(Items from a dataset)

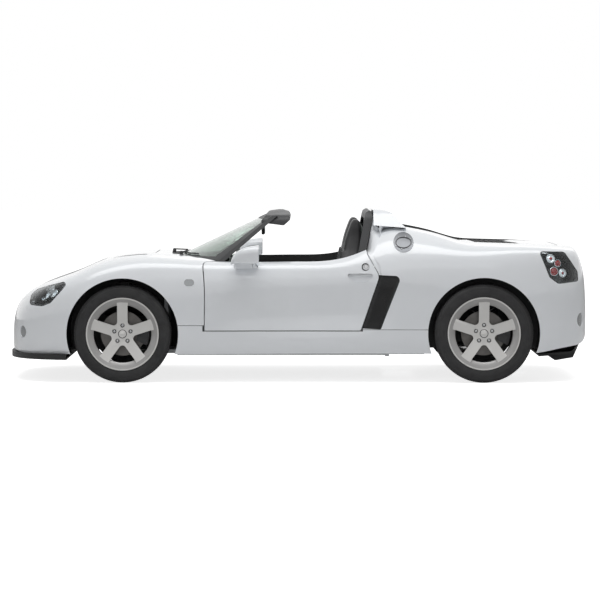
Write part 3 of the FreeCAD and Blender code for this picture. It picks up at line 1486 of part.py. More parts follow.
def exhaust():
    """A silencer across the tail with two round tips in the middle."""
    box = Part.makeCylinder(80, 520, Vector(TAIL - 340, -260, 340), Y_AXIS)
    tips = []
    for y in (-52, 52):
        pipe = rod(Vector(TAIL - 330, y, 300), Vector(TAIL - 22, y, 268), 36)
        bore = rod(Vector(TAIL - 120, y, 278.2), Vector(TAIL + 10, y, 264.7), 32)
        tips.append((pipe, bore))
    whole = box.fuse([pipe for pipe, bore in tips])
    for pipe, bore in tips:
        whole = whole.cut(bore)
    return whole


feature("exhaust", exhaust())


# Mirrors

def mirror():
    """The left door mirror: a housing that opens towards the driver, on a short foot."""
    levels = [(-436, 40, 22, 772), (-400, 120, 70, 812), (-340, 172, 104, 828), (-256, 188, 112, 834)]
    wires = []
    for x, wide, tall, height in levels:
        middle = -892
        ring = [(-wide / 2, -tall / 2, tall * 0.3), (wide / 2, -tall / 2, tall * 0.3),
                (wide / 2, tall / 2, tall * 0.4), (-wide / 2, tall / 2, tall * 0.4)]
        wires.append(rounded(ring, lambda a, b: Vector(x, middle + a, height + b)))
    housing = Part.makeLoft(wires, True, False)
    foot = plan_view([(-420, -840, 10), (-300, -840, 10), (-250, -740, 20), (-400, -740, 20)], 740, 806)
    dish = front_view([(-80, -44, 20), (80, -44, 20), (80, 44, 30), (-80, 44, 30)], -268, -200)
    dish.translate(Vector(0, -892, 834))
    return housing.fuse(foot).cut(dish).cut(near(OUTER, foot)).cut(LEFT_DOOR)


LEFT_MIRROR = mirror()
feature("mirror_left", LEFT_MIRROR)
feature("mirror_right", other_side(LEFT_MIRROR))

doc.recompute()
for thing in doc.Objects:
    if "Invalid" in thing.State or "Error" in thing.State:
        raise RuntimeError(f"{thing.Label} did not recompute: {thing.State}")
os.makedirs("parts", exist_ok=True)
for thing in NODES:
    shape = thing.Shape
    if shape.isNull() or not shape.isValid() or not shape.Solids:
        raise RuntimeError(f"{thing.Label} has no valid solid")
    print(thing.Label, len(shape.Solids), round(shape.Volume / 1e6, 2))
    shape.exportStep(f"parts/{thing.Label}.step")
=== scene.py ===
"""Looks of the roadster: finishes, tyres, lamps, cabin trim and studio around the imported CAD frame."""

from __future__ import annotations

import json
import logging
import math
from dataclasses import dataclass, field, replace
from enum import Enum
from typing import Any, Iterable, Iterator

import bmesh
import bpy
from mathutils import Matrix, Vector
from mathutils.bvhtree import BVHTree

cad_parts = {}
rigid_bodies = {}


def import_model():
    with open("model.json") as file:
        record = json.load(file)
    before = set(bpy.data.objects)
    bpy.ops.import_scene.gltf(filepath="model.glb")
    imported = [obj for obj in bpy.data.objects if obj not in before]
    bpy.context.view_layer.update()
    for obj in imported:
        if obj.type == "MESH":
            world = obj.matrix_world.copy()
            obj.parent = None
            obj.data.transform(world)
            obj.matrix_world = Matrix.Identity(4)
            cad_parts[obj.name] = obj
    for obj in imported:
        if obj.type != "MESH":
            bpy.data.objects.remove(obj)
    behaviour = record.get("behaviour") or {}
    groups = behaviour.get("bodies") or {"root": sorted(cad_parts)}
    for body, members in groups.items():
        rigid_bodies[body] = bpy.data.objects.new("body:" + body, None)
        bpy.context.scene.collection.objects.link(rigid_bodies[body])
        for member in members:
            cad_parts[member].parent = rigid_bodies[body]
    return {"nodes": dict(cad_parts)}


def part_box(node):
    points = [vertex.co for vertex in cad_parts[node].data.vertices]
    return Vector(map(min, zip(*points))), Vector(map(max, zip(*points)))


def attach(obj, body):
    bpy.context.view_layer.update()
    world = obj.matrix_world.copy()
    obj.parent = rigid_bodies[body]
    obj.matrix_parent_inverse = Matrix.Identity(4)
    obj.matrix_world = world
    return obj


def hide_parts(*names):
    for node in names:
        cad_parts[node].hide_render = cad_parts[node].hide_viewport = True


LOG = logging.getLogger("roadster")
MM = 0.001
SIDES = (("left", -1), ("right", 1))
# Vertices nearer to one another than this, in metres, become one.
MERGE = 1e-6
# Rays to the skin start this far out from the car's middle, or this high above the ground.
BESIDE, ABOVE = 1.2, 1.4
# A wave texture shows about two pi bands in a unit, where the other textures show one feature.
BANDS = 6.3
# Spokes and wheel bolts stand in fives, the first one upright.
SPOKES = 5
FIRST_SPOKE_DEG, SPOKE_STEP_DEG = 90, 72


# Small helpers

def linear(code: str) -> tuple[float, float, float, float]:
    """Turn an sRGB hex colour into Blender's linear colour.

    Args:
        code: A colour such as "#C4C2C0".

    Returns:
        Red, green, blue and an alpha of 1.
    """
    parts = [int(code[i:i + 2], 16) / 255 for i in (1, 3, 5)]
    red, green, blue = (p / 12.92 if p <= 0.04045 else ((p + 0.055) / 1.055) ** 2.4 for p in parts)
    return red, green, blue, 1.0


def add(tree: bpy.types.NodeTree, kind: str, values: dict[str, Any] | None = None,
        links: dict[str, Any] | None = None, **attributes: Any) -> bpy.types.Node:
    """Add a node with its settings and links.

    Args:
        tree: The node tree.
        kind: The node's type, without "ShaderNode".
        values: Input name or number to a constant.
        links: Input name or number to the socket that feeds it.
        **attributes: The node's own settings.

    Returns:
        The new node.
    """
    node = tree.nodes.new(f"ShaderNode{kind}")
    for name, value in attributes.items():
        setattr(node, name, value)
    for name, value in (values or {}).items():
        node.inputs[name].default_value = value
    for name, socket in (links or {}).items():
        tree.links.new(socket, node.inputs[name])
    return node


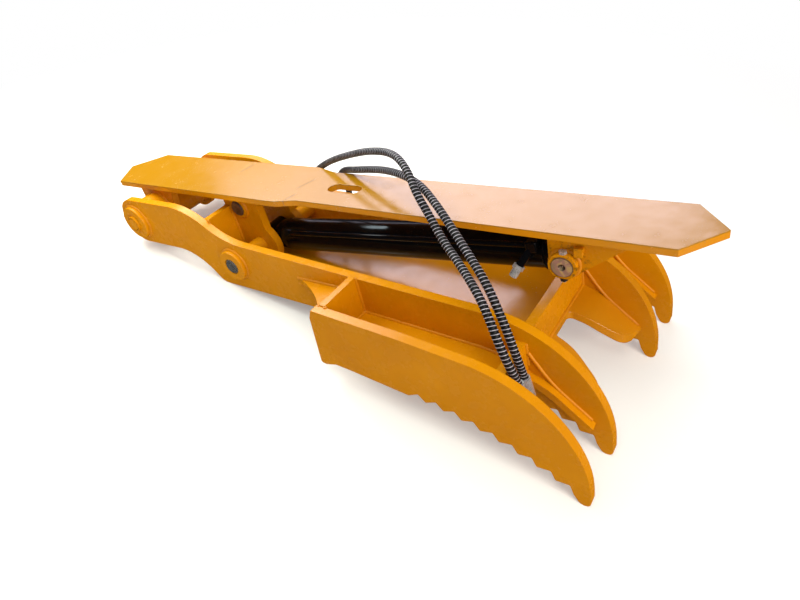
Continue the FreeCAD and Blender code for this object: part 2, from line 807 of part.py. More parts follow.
piston_start = piston_face - piston_length
seal_start = piston_start + (piston_length - seal_width) / 2
cylinder = {
    "barrel_tube": along(tube_radius, tube_start, tube_end, tube_bore_radius),
    "gland": gland(),
    "rod_wiper": gland_ring(gland_face),
    "rod_seal": gland_ring(gland_end - gland_wall - seal_width),
    "base_cap": base_cap(),
    "base_eye_bush": ring((pivot_span, 0), rear_pin_radius + eye_bush_wall, rear_pin_radius + running_fit,
                          -cylinder_eye_half_width, cylinder_eye_half_width),
    "rod_end_port": rod_end_port(),
    "hard_line": hard_line(),
    "port_block": port_block(),
    "port_adapter": port_adapter(),
    "base_port": base_port(),
    "base_adapter": base_adapter(),
    "rod": rod(),
    "piston": piston(),
    "piston_seal": along(tube_bore_radius - running_fit, seal_start, seal_start + seal_width,
                         tube_bore_radius - seal_depth),
    "rod_nut": rod_nut(),
    "rod_eye": rod_eye(),
    "rod_eye_bush": ring((0, 0), link_pin_radius + eye_bush_wall, link_pin_radius + running_fit,
                         -cylinder_eye_half_width, cylinder_eye_half_width),
    "link_pin_centre": cross_rod((0, 0), link_pin_radius, side_clearance - lug_inner_y,
                                 lug_inner_y - side_clearance),
}
onto_pivots = Base.Placement(Base.Vector(link_x, 0, link_z),
                             Base.Rotation(Base.Vector(0, 1, 0), -math.degrees(cylinder_tilt)))
for name, shape in cylinder.items():
    shape.Placement = onto_pivots.multiply(shape.Placement)
    pieces[name] = shape


# Hoses, left loose over the base plate. Points are in the plate frame.

hose_a_route = [(1341, -231, -222), (1339, -236, -190), (1328, -240, -152), (1306, -228, -108),
                (1286, -211, -80), (1262, -191, -60), (1212, -152, -39), (1158, -116, -16), (1122, -92, 17),
                (1088, -74, 52), (1052, -40, 84), (1002, -8, 98), (916, 28, 82), (832, 54, 57), (750, 78, 28),
                (694, 96, 2), (650, 114, -22), (616, 138, -46), (594, 164, -72), (580, 184, -102),
                (571, 190, -137), (552, 194, -168), (525, 197, -191), (492, 200, -205), (456, 204, -209),
                (412, 211, -200), (372, 226, -191), (330, 248, -181)]
hose_b_route = [(1342, -206.5, -232), (1338, -208.5, -202), (1330, -213, -153), (1308, -198, -106),
                (1268, -168, -54), (1223, -136, -28), (1176, -104, 2), (1132, -76, 30), (1076, -38, 49),
                (1018, -10, 52), (952, 16, 46), (886, 38, 32), (826, 58, 17), (772, 86, 0.4), (728, 112, -26),
                (696, 140, -54), (680, 168, -82), (666, 188, -120), (658, 194, -160), (640, 197, -193),
                (612, 200, -217), (577, 204, -229), (538, 209, -227), (492, 218, -218), (448, 234, -208),
                (406, 256, -196)]


def hose_path(points):
    """Straight runs joined by tangent arcs, each arc as large as its two runs allow."""
    places = [Base.Vector(*point) for point in points]
    edges = []
    radii = []
    last = places[0]
    for before, corner, after in zip(places, places[1:], places[2:]):
        towards_before = before - corner
        towards_after = after - corner
        shorter = min(towards_before.Length, towards_after.Length)
        half_turn = (math.pi - towards_before.getAngle(towards_after)) / 2
        reach = 0.45 * shorter
        start = corner + towards_before.normalize() * reach
        end = corner + towards_after.normalize() * reach
        radius = reach / math.tan(half_turn)
        bisector = (towards_before + towards_after).normalize()
        middle = corner + bisector * (radius / math.cos(half_turn) - radius)
        edges.append(Part.LineSegment(last, start).toShape())
        edges.append(Part.Arc(start, middle, end).toShape())
        radii.append(radius)
        last = end
    edges.append(Part.LineSegment(last, places[-1]).toShape())
    return Part.Wire(edges), radii


def hose(points):
    path, radii = hose_path(points)
    section = Part.Wire(Part.makeCircle(hose_radius, Base.Vector(*points[0]),
                                        Base.Vector(*points[1]) - Base.Vector(*points[0])))
    tube = path.makePipeShell([section], True, False, 2)
    expected = math.pi * hose_radius ** 2 * path.Length
    print("hose length", round(path.Length), "least radius", round(min(radii)),
          "volume ratio", round(tube.Volume / expected, 4))
    return tube


def hose_end(end, inward):
    """Crimped ferrule and hexagonal nut on the end of a hose."""
    start = Base.Vector(*end)
    direction = (start - Base.Vector(*inward)).normalize()
    grip = ferrule_length * ferrule_grip_share
    shell_start = start - direction * grip
    shell = Part.makeCylinder(ferrule_radius, ferrule_length, shell_start, direction)
    core = Part.makeCylinder(hose_radius, grip, shell_start, direction)
    nut_start = shell_start + direction * ferrule_length
    nut = hexagon(fitting_across, fitting_length, nut_start, direction)
    seat = Part.makeCylinder(fitting_seat_radius, fitting_seat_depth,
                             nut_start + direction * (fitting_length - fitting_seat_depth), direction)
    return shell.cut(core), nut.cut(seat)


for letter, route in (("a", hose_a_route), ("b", hose_b_route)):
    pieces["hose_" + letter] = hose(route)
    fittings = []
    for end, inward in ((route[0], route[1]), (route[-1], route[-2])):
        ferrule, nut = hose_end(end, inward)
        fittings += [ferrule, nut]
    pieces["hose_" + letter + "_fittings"] = Part.makeCompound(fittings)


# Resting position: belly corner and tine tips touch the ground

def resting_placement():
    """Turn and lift that put the thumb on the ground, with the origin under the middle of the part."""
    belly = corner_arc((throat_x, throat_z), (belly_x, belly_z), (heel_x, -pivot_drop - side_end_radius),
                       corner_radius)[3]
    tip = corner_arc(tip_points()[1], tip_points()[0], (back_x, 0), tip_radius)[3]
    span = tip - belly
    line_tilt = math.atan2(span.z, span.x)
    tilt = line_tilt - math.asin((tip_radius - corner_radius) / span.Length)
    turn = Base.Rotation(Base.Vector(0, 1, 0), math.degrees(tilt))
    turned = Base.Placement(Base.Vector(), turn)
    lift = corner_radius - turn.multVec(belly).z
    ends = []
    for name, shape in pieces.items():
        if name.startswith("hose"):
            continue
        placed = shape.copy()
        placed.Placement = turned.multiply(placed.Placement)
        box = placed.optimalBoundingBox(False)
        ends += [box.XMin, box.XMax]
    return Base.Placement(Base.Vector(-(min(ends) + max(ends)) / 2, 0, lift), turn)


resting = resting_placement()
os.makedirs("parts", exist_ok=True)
for name, shape in pieces.items():
    shape.Placement = resting.multiply(shape.Placement)
    shape.exportStep("parts/" + name + ".step")
for label, pivot in (("main", main_pivot), ("rear", rear_pivot), ("link", link_pivot)):
    place = resting.multVec(Base.Vector(pivot[0], 0, pivot[1]))
    print(label, "pivot", [round(value, 3) for value in place])
print(len(pieces), "pieces, turned", round(math.degrees(resting.Rotation.Angle), 3), "lifted", resting.Base)
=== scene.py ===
import json
import math
import random

import bpy
from mathutils import Matrix, Vector


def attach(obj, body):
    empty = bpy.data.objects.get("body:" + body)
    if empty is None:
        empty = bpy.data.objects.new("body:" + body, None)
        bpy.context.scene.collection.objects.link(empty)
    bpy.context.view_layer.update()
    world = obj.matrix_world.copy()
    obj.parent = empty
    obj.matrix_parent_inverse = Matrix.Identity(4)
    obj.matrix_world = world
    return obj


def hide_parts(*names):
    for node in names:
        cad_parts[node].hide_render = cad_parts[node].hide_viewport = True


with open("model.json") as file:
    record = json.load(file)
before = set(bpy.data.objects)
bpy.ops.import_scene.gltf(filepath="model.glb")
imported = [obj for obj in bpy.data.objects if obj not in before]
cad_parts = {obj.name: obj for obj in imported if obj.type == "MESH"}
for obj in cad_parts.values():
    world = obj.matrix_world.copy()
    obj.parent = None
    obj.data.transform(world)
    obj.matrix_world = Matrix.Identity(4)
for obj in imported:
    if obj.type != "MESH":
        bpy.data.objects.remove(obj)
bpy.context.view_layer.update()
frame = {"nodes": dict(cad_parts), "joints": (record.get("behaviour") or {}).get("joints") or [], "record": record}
random.seed(7)

# The plate frame, in millimetres: X along the base plate, Y to the far side, Z up from its weld face.
# The two main pivots say how it lies in the part's own frame.
PIVOT = (190.0, -78.0)
REAR = (1359.0, -70.0)
LINK = (550.0, -154.0)
LOCK = (520.0, -50.0)
joint_places = {joint["name"]: joint.get("pos_m") for joint in frame["joints"]}
main_place = joint_places["thumb_fold"]
rear_place = joint_places["barrel_swing"]
plate_tilt = (math.atan2(rear_place[2] - main_place[2], rear_place[0] - main_place[0])
              - math.atan2(REAR[1] - PIVOT[1], REAR[0] - PIVOT[0]))
cylinder_slope = math.atan2(REAR[1] - LINK[1], REAR[0] - LINK[0])
TUBE_RADIUS = 40.65

# Widths across the thumb
SIDE_IN, SIDE_OUT = 133.0, 153.0
TINE_IN = 255.0
LUG_OUT = 58.0
EAR_IN, EAR_OUT = 54.0, 72.0
REAR_EAR_IN, REAR_EAR_OUT = 35.0, 51.0


def turned(x, y, z):
    """A direction of the plate frame, in the part's frame."""
    cos, sin = math.cos(plate_tilt), math.sin(plate_tilt)
    return Vector((x * cos - z * sin, y, x * sin + z * cos))


def at(x, y, z):
    """A point of the plate frame in millimetres, in the part's frame in metres."""
    return Vector(main_place) + turned(x - PIVOT[0], y, z - PIVOT[1]) / 1000


def on_cylinder(x, y, z):
    """A point measured along the cylinder from the rod-end pin, in the part's frame in metres."""
    cos, sin = math.cos(cylinder_slope), math.sin(cylinder_slope)
    return at(LINK[0] + x * cos - z * sin, y, LINK[1] + x * sin + z * cos)


# Camera, at the place where the photograph was taken

CAMERA_PLACE = (1692.2, -860.4, 521.7)
CAMERA_AZIMUTH, CAMERA_DROP, CAMERA_ROLL = 42.09, 35.13, -14.58
FOCAL_PIXELS, PICTURE_WIDTH, SENSOR = 580.5, 800, 36.0


def make_camera():
    azimuth, drop, roll = (math.radians(angle) for angle in (CAMERA_AZIMUTH, CAMERA_DROP, CAMERA_ROLL))
    ahead = Vector((-math.sin(azimuth) * math.cos(drop), math.cos(azimuth) * math.cos(drop), -math.sin(drop)))
    level = Vector((math.cos(azimuth), math.sin(azimuth), 0))
    upward = level.cross(ahead)
    across = math.cos(roll) * level + math.sin(roll) * upward
    upward = math.cos(roll) * upward - math.sin(roll) * level
    axes = [turned(*across), turned(*upward), -turned(*ahead)]
    data = bpy.data.cameras.new("camera")
    data.sensor_width = SENSOR
    data.lens = FOCAL_PIXELS / PICTURE_WIDTH * SENSOR
    data.clip_start = 0.05
    camera = bpy.data.objects.new("camera", data)
    bpy.context.scene.collection.objects.link(camera)
    camera.matrix_world = Matrix.Translation(at(*CAMERA_PLACE)) @ Matrix(axes).transposed().to_4x4()
    bpy.context.scene.camera = camera


# Shader building

class Term:
    """A value in a material. Arithmetic with it adds Math nodes."""

    def __init__(self, finish, socket):
        self.finish = finish
        self.socket = socket

    def _with(self, operation, *values):
        return self.finish.node("ShaderNodeMath", dict(enumerate(values)), operation=operation)

    def __abs__(self):
        return self._with("ABSOLUTE", self)

    def __add__(self, other):
        return self._with("ADD", self, other)

    def __sub__(self, other):
        return self._with("SUBTRACT", self, other)

    def __mul__(self, other):
        return self._with("MULTIPLY", self, other)

    def __radd__(self, other):
        return self._with("ADD", other, self)

    def __rsub__(self, other):
        return self._with("SUBTRACT", other, self)

    def __rmul__(self, other):
        return self._with("MULTIPLY", other, self)


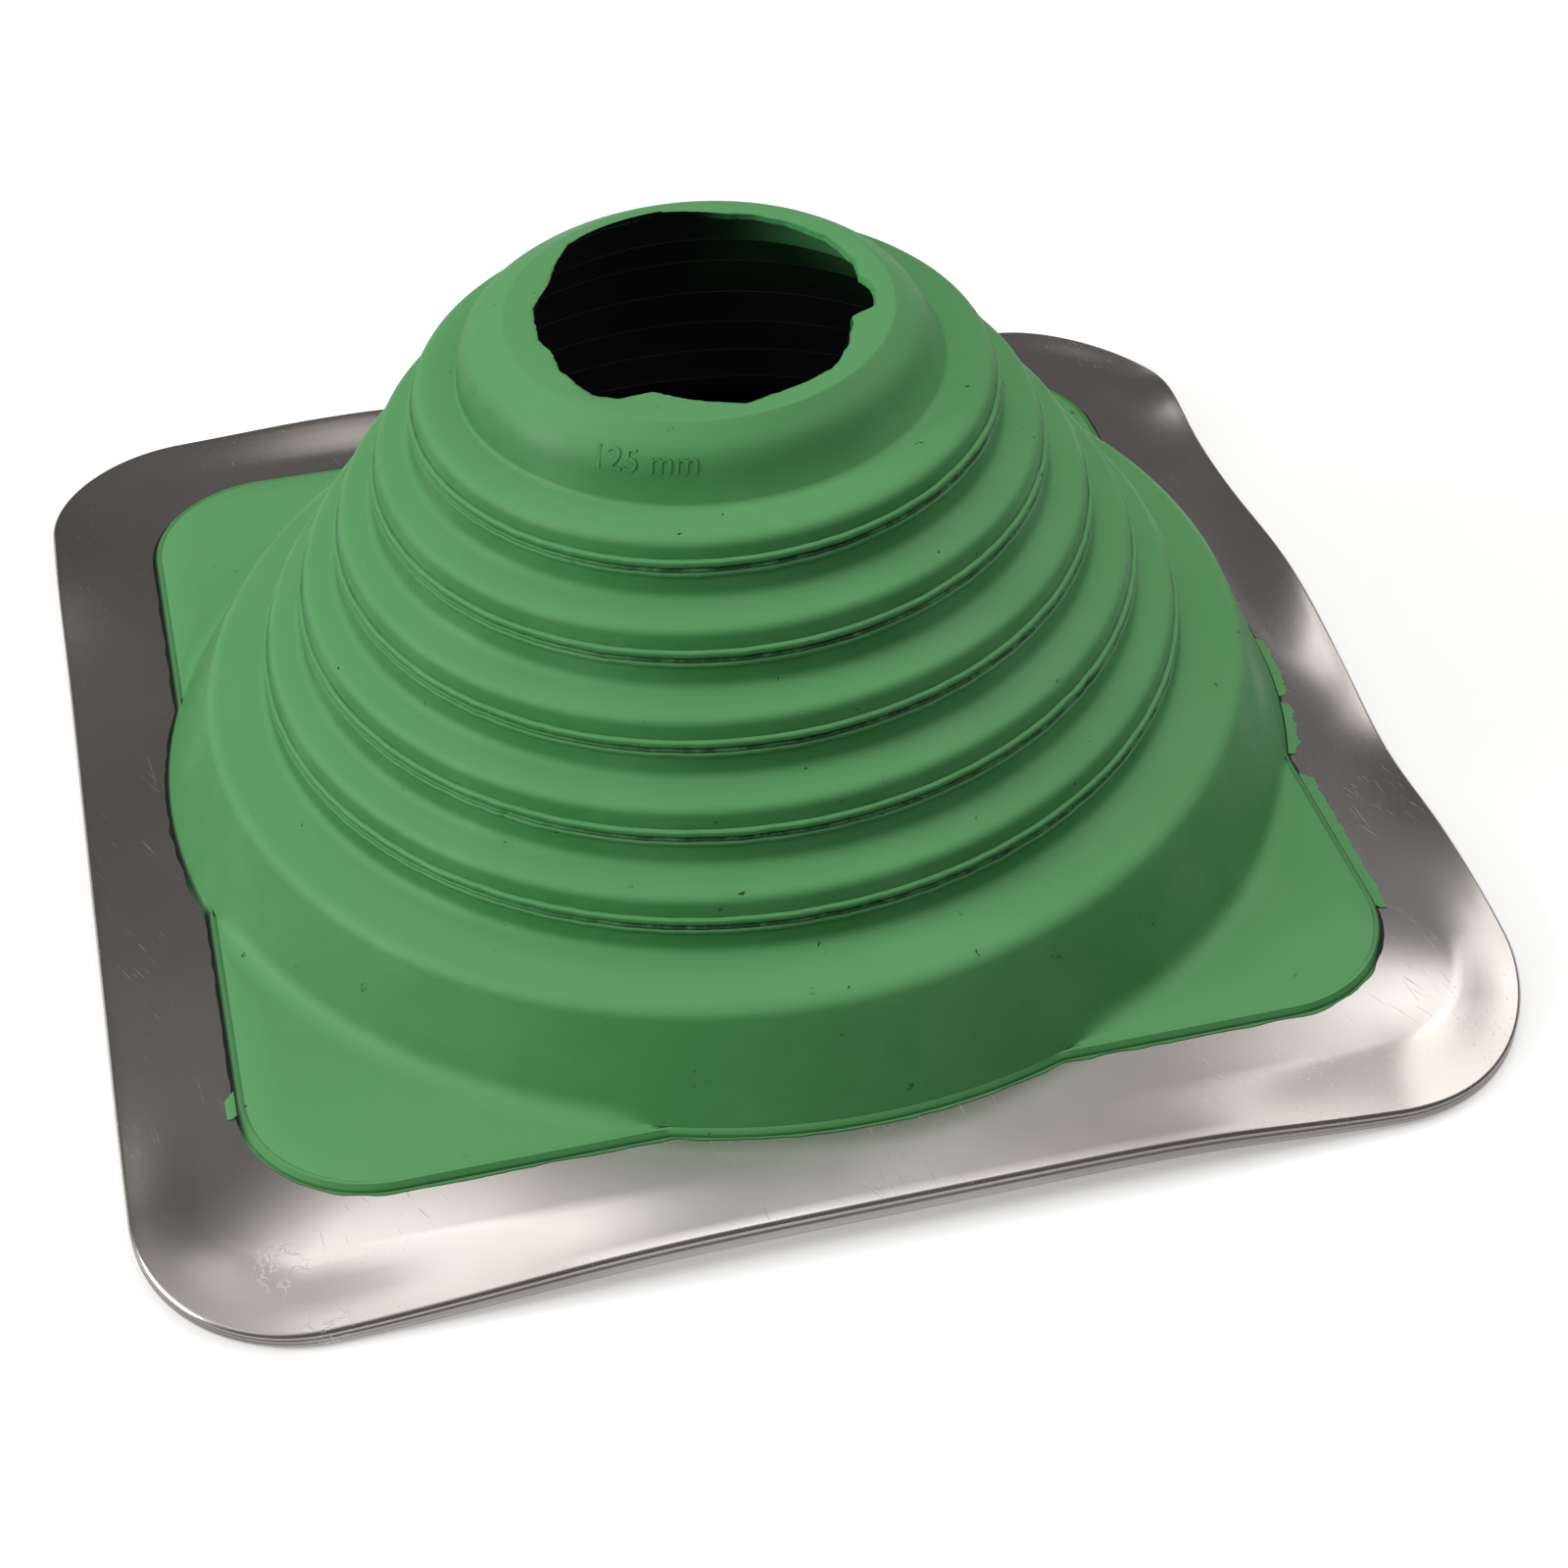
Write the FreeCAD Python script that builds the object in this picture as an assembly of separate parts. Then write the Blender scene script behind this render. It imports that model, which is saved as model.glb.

> Written problem:
Give again, word for word, only the lines running from the line with "Continue the FreeCAD" through the line with "pieces[name] = shape"; include both of those lines.

> Solution:
Continue the FreeCAD and Blender code for this object: part 2, from line 807 of part.py. More parts follow.
piston_start = piston_face - piston_length
seal_start = piston_start + (piston_length - seal_width) / 2
cylinder = {
    "barrel_tube": along(tube_radius, tube_start, tube_end, tube_bore_radius),
    "gland": gland(),
    "rod_wiper": gland_ring(gland_face),
    "rod_seal": gland_ring(gland_end - gland_wall - seal_width),
    "base_cap": base_cap(),
    "base_eye_bush": ring((pivot_span, 0), rear_pin_radius + eye_bush_wall, rear_pin_radius + running_fit,
                          -cylinder_eye_half_width, cylinder_eye_half_width),
    "rod_end_port": rod_end_port(),
    "hard_line": hard_line(),
    "port_block": port_block(),
    "port_adapter": port_adapter(),
    "base_port": base_port(),
    "base_adapter": base_adapter(),
    "rod": rod(),
    "piston": piston(),
    "piston_seal": along(tube_bore_radius - running_fit, seal_start, seal_start + seal_width,
                         tube_bore_radius - seal_depth),
    "rod_nut": rod_nut(),
    "rod_eye": rod_eye(),
    "rod_eye_bush": ring((0, 0), link_pin_radius + eye_bush_wall, link_pin_radius + running_fit,
                         -cylinder_eye_half_width, cylinder_eye_half_width),
    "link_pin_centre": cross_rod((0, 0), link_pin_radius, side_clearance - lug_inner_y,
                                 lug_inner_y - side_clearance),
}
onto_pivots = Base.Placement(Base.Vector(link_x, 0, link_z),
                             Base.Rotation(Base.Vector(0, 1, 0), -math.degrees(cylinder_tilt)))
for name, shape in cylinder.items():
    shape.Placement = onto_pivots.multiply(shape.Placement)
    pieces[name] = shape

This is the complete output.